• _Data for the task_:
━━━

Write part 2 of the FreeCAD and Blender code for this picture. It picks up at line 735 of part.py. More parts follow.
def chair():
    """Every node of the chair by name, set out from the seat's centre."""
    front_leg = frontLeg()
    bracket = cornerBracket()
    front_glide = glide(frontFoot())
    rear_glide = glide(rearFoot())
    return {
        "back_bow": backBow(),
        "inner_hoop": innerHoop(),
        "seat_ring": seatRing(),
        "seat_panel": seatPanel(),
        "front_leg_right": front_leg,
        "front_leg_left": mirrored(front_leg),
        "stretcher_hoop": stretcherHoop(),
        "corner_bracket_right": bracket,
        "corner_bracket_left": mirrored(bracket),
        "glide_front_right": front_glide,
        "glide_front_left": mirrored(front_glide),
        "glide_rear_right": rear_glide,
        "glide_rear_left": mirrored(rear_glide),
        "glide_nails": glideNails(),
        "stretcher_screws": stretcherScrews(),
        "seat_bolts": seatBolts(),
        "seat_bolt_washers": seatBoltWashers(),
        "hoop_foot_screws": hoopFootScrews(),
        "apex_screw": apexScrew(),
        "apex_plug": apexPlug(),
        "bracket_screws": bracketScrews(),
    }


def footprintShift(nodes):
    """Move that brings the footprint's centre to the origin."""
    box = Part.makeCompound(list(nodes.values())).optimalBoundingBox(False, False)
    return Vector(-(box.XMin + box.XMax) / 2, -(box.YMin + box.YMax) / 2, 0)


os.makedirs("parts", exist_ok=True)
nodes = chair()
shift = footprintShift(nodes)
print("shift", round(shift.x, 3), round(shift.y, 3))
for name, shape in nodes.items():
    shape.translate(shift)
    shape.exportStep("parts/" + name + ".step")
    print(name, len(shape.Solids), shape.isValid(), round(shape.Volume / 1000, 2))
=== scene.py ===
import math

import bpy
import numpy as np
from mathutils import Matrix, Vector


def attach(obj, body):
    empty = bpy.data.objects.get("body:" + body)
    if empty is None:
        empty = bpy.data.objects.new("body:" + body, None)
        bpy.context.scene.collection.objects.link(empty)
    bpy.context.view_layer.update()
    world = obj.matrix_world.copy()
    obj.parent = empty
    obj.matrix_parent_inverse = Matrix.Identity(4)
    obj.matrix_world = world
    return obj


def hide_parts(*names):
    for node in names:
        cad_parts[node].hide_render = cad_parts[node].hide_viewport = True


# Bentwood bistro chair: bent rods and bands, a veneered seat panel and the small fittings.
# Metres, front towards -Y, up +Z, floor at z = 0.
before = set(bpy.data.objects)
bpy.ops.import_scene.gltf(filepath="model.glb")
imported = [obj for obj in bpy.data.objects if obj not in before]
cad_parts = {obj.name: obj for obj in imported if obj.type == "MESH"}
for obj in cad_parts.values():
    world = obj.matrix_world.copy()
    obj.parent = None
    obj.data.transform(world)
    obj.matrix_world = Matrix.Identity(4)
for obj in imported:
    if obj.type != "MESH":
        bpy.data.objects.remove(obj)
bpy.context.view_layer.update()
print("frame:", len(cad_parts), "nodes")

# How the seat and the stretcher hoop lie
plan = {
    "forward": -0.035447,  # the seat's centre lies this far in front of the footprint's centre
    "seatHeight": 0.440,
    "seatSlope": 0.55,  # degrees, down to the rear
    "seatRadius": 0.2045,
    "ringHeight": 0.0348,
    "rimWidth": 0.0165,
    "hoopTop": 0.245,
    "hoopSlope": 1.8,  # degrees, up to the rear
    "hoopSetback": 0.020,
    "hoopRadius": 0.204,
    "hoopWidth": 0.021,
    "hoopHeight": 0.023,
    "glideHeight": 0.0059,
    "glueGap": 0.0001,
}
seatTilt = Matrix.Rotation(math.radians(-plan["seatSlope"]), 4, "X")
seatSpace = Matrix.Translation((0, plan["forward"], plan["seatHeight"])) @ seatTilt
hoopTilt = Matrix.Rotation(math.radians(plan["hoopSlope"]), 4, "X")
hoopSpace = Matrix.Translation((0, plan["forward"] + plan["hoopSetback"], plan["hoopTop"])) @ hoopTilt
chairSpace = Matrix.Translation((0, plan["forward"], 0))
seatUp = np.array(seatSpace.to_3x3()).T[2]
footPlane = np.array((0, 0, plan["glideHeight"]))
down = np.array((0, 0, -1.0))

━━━

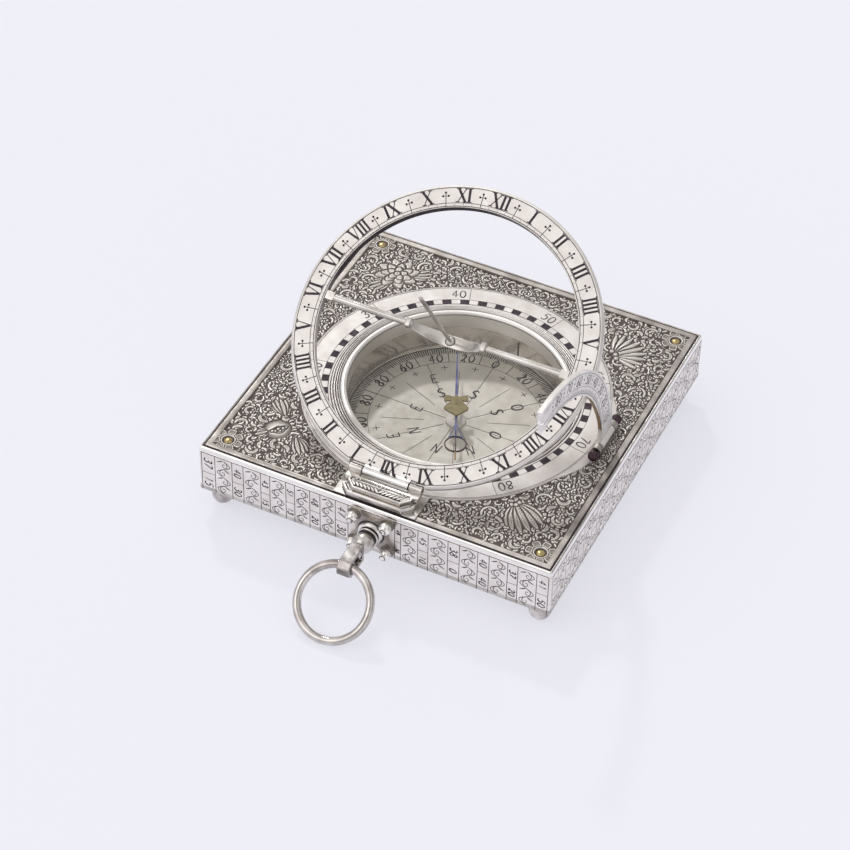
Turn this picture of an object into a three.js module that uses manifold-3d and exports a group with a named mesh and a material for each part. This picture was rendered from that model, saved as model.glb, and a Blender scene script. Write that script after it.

━━━

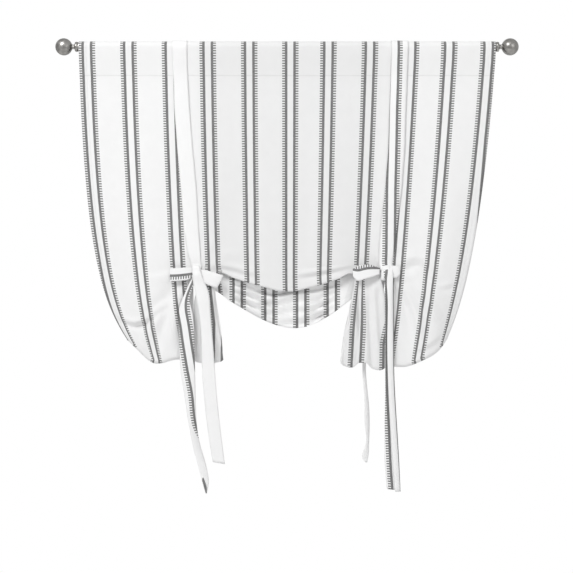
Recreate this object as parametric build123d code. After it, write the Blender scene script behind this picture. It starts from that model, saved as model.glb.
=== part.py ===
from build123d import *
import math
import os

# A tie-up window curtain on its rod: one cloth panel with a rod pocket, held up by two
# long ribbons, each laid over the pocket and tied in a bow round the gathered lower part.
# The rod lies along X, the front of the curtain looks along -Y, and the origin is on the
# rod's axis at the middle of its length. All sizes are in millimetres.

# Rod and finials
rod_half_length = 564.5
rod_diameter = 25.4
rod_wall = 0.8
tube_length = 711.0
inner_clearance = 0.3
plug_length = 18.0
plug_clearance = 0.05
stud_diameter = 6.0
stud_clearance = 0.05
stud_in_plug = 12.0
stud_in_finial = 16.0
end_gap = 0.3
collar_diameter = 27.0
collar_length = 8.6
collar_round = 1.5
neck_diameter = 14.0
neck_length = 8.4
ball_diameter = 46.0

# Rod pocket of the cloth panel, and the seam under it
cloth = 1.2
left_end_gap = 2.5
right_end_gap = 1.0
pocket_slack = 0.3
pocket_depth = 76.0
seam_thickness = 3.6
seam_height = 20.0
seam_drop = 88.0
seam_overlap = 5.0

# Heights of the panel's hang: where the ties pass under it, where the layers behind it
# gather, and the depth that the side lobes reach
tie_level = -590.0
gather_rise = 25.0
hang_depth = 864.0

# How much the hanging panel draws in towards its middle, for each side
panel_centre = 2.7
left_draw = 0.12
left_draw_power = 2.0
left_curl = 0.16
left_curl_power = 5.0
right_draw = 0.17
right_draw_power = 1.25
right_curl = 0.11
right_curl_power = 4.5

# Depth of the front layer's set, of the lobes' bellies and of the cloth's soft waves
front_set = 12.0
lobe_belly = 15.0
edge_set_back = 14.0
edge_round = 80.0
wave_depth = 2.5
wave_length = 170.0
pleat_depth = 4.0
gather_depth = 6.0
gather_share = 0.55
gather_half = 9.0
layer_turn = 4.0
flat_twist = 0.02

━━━

• _Task_: Copy out only the lines above from the one with "for name, shape" to the one with "cad_parts[node].hide_render = cad_parts[node].hide_viewport", inclusive, exactly as they stand.

• _Task output_:
for name, shape in nodes.items():
    shape.translate(shift)
    shape.exportStep("parts/" + name + ".step")
    print(name, len(shape.Solids), shape.isValid(), round(shape.Volume / 1000, 2))
=== scene.py ===
import math

import bpy
import numpy as np
from mathutils import Matrix, Vector


def attach(obj, body):
    empty = bpy.data.objects.get("body:" + body)
    if empty is None:
        empty = bpy.data.objects.new("body:" + body, None)
        bpy.context.scene.collection.objects.link(empty)
    bpy.context.view_layer.update()
    world = obj.matrix_world.copy()
    obj.parent = empty
    obj.matrix_parent_inverse = Matrix.Identity(4)
    obj.matrix_world = world
    return obj


def hide_parts(*names):
    for node in names:
        cad_parts[node].hide_render = cad_parts[node].hide_viewport = True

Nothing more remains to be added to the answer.